Dalata has agreed a lease on a new 300-room hotel in Manchester, to open in 2020, as it looks to add around 7,000 rooms in the UK.
The company told us that it was beating out the competition for key city-centre sites by using its balance sheet, but that finding suitable properties remained challenging.
Dermot Crowley, deputy CEO, told us that, when competing for sites: “We see Premier Inn and Motel One – which also has a huge balance sheet – we also see StayCity. But the competition quite often is alternative use.
“We see an opportunity to build new assets, to take on the existing three and four star assets. There are very few opportunities in the centre of the big cities. We are not interested in buying other assets – it’s similar to what Premier Inn are doing in the budget sector, but in the four star sector. The thing that’s holding us back is the key cities – Premier Inn can get away with not being in the centre, but we can’t. But the more you build, the more you get recognition.
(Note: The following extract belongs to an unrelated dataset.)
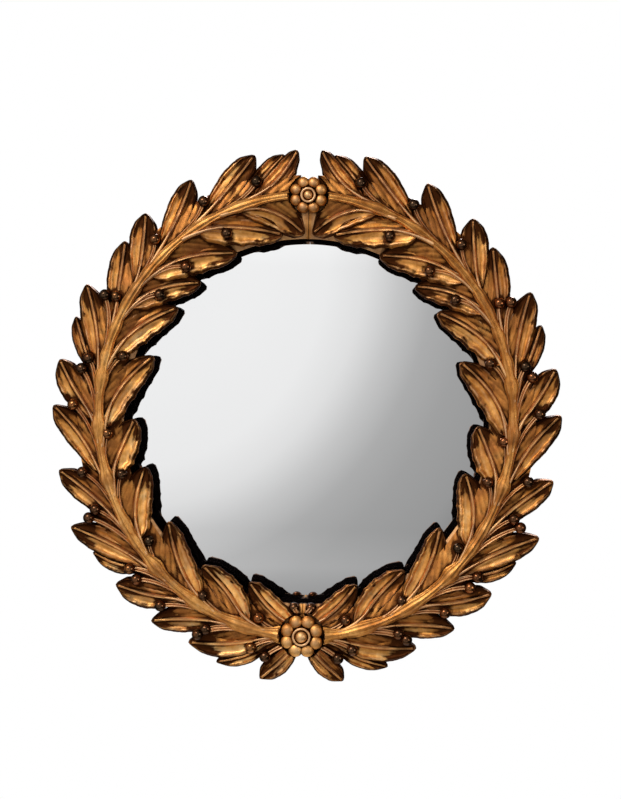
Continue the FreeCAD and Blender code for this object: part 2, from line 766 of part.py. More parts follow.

“It is the institutions which like our covenant – it just doesn’t exist elsewhere in the UK. Hotels in the UK are now franchises, you have no security or tenure and the fees are very competitive, that’s leaving an opportunity for someone who is well invested. We are invested in our people and in our brands.”
During the half year the group completed the purchase of Hotel La Tour, Birmingham, for EUR34.9m in July and subsequently executed the sale and leaseback of the property with Deka Immoboilien in August for EUR31m. Commenting on the disparity, Crowley said: “We were buying an existing business, which we saw as having a huge benefit. We saw effectively paying GBP1m for it as making good sense.”
The company has signed an agreement to lease a Clayton Hotel, to be built in Manchester. The company has agreed 35-year operating lease with the company’s standard 1.85x rental cover, paying a rent of GBP8,500 per room. Crowley said that the deal with Deka had helped bring the company to developer Property Alliance Group’s attention, aided by Dalata’s “strong covenant and balance sheet”.
The group has also signed an agreement to lease a Maldron Hotel, to be built in Newcastle. On completion of construction (expected completion Q4 2018), Dalata will commence operations in the hotel with a 35-year operating lease with an initial annual rent of GBP1.59m.
Having offered management contracts early in the company’s history, it is now committed to leases as it expands the Clayton and Maldron brands in the UK. The company has a pipeline of over 1,280 new rooms on target to open in 2018 and continues to see strong performance, with revpar up 9.8% and revenue climbing by 24.9% on the year to EUR161.8m. The group’s net debt to Ebitda ratio was 1.91x.
Looking ahead, CEO Pat McCann said: “The second half of 2017 will be a busy period for the group. We will continue to explore the exciting opportunities which exist in the UK and Irish hotels markets and will continue to work on our development projects and extensions. We will strive to further increase our service and quality levels whilst also converting strongly additional revenue to the Ebitdar line.
“We are monitoring the reduction in UK visitors to Ireland since the Brexit vote in 2016. To date, overall visitor numbers remain robust due to growth in other markets. Our strategy of retaining substantial volumes of corporate and tour group business in our hotels makes us less reliant on the UK transient visitor.”
Crowley added: “When I look at Brexit I don’t know how to plan for it, I don’t think anyone knows what it will look like. There’s no doubt that Sterling is having an impact on London,. In the provincial UK we’re seeing an uptick in leisure business at the weekends, how long that’s going to last, I just don’t know.” Crowley added that, when assessing rental cover “we assume no growth in revpar. But it’s strong, which is surprising”.
HA Perspective [by Katherine Doggrell]: As we note elsewhere in Hotel Analyst this week, the institutional investors are taking an ever-closer look at the UK, as the short-term bargains of Brexit are coming to an end now that Sterling seems to have stabilised around the feeble mark.
These investors want what Dalata can offer, with an element of shared risk which is appealing to owners and sorely lacking in the current vogue of eminently-breakable franchises. Although the Clayton and Maldron brands have yet to make inroads on the consumers’ consciousness, they have the potential for greater longevity than the flags on neighbouring hotels.
The issue now for Dalata, as Crowley said, was finding the required city-centre sites. With the interest of bringing in institutional investors after a sale and leaseback, developers can see a clear path which may make hotels that bit more appealing to build. Now they just need to address that other like impact of Brexit – a shortage of people to build them.